Benchmarking CouchDB (2)

April 15th, 2008

This is a plot of the amount of documents created in a bulk update at the same time against the average amount of documents created per second it yields.

On the App Engine lock-in

April 15th, 2008

Some people are afraid that Google App Engine won’t be a really big success because it’s a lock-in. Give it a month and no doubt there will be a project which allows you to run AppEngine applications on your own servers, which (in my opinion) is even more interesting than AppEngine itself.

Benchmarking CouchDB (1)

April 2nd, 2008

I’ve written a small benchmark for couchdb to test it’s document creation performance. A script creates $N$ documents in total using bulk update to create $B$ at the same time with $T$ concurrent threads.
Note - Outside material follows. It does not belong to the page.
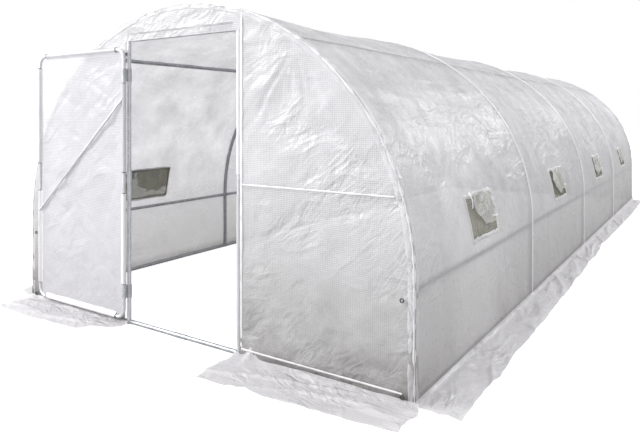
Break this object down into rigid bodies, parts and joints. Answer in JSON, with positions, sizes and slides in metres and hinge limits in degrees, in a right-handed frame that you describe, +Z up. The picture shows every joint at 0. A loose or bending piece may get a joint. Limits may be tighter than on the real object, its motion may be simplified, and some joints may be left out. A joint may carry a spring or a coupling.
{
  "type": "polytunnel greenhouse",
  "caption": "Walk-in polytunnel greenhouse: hooped steel tube frame, reinforced film cover with netted side windows, ground flaps and a hinged film door in the front end wall.",
  "frame": {"origin": "on the ground, at the middle of the tunnel's length and width", "axes": "+Z up, +Y along the tunnel from the door end to the back, +X to the right as seen from the door end"},
  "size_m": [3.4006, 8.5752, 1.9547],
  "materials": {
    "frame_tube": "galvanised steel tube, satin",
    "door_tube": "galvanised steel tube, satin",
    "hinge_steel": "galvanised pressed steel, satin",
    "cover_film": "translucent white film with a woven reinforcing grid",
    "door_film": "translucent white film with a woven reinforcing grid",
    "window_net": "fine dark olive fly net, partly covered by a crumpled film flap"
  },
  "bodies": {
    "root": {"hoop_front": "frame_tube", "hoop_2": "frame_tube", "hoop_3": "frame_tube", "hoop_4": "frame_tube", "hoop_back": "frame_tube", "ridge_purlin": "frame_tube", "shoulder_purlin_left": "frame_tube", "shoulder_purlin_right": "frame_tube", "side_purlin_left": "frame_tube", "side_purlin_right": "frame_tube", "base_rail_left": "frame_tube", "base_rail_right": "frame_tube", "front_base_rails": "frame_tube", "door_sill": "frame_tube", "front_jamb_left": "frame_tube", "front_jamb_right": "frame_tube", "front_head_rail": "frame_tube", "front_side_rails": "frame_tube", "back_posts": "frame_tube", "back_rails": "frame_tube", "hinge_upper": "hinge_steel", "hinge_lower": "hinge_steel", "wall_film_left": "cover_film", "wall_film_right": "cover_film", "eaves_film_left": "cover_film", "eaves_film_right": "cover_film", "roof_film": "cover_film", "window_nets_left": "window_net", "window_nets_right": "window_net", "front_film_left": "cover_film", "front_film_right": "cover_film", "front_film_top": "cover_film", "back_film": "cover_film", "skirt_front_left": "cover_film", "skirt_front_right": "cover_film", "skirt_left": "cover_film", "skirt_right": "cover_film", "skirt_back": "cover_film"},
    "door": {"door_frame": "door_tube", "door_brace": "door_tube", "door_film": "door_film"}
  },
  "joints": [
    {"name": "door_hinge", "type": "hinge", "parent": "root", "child": "door", "pos_m": [-0.455, -4.04, 0.9], "axis": [0, 0, 1], "range_deg": [0, 180]}
  ]
}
The following graph show the time it takes to create an amount of documents against that amount of document for different values of $B$ with $T=1$.

And for $T=2 (two concurrent threads. Tested on a dual core machine)

The values of B are 1, 2, 4, 5, 8, 11, 16, 22, 32, 45, 64, 90, 128, 181, 256, 362, 512, 724 and 1024

As you can see, a higher value of $B$ causes the graph to shift to the right which means more $N for the same time. Bulk update really does make a difference. Or non-bulk-update really sucks. Also adding threads does help a bit, but not as much as expected.

There are some more interesting graphs to plot ($B$ against $\overline {N \over \Delta T} $). More graphs tomorrow.

(For those interested, the raw data from which these graphs were plotted.)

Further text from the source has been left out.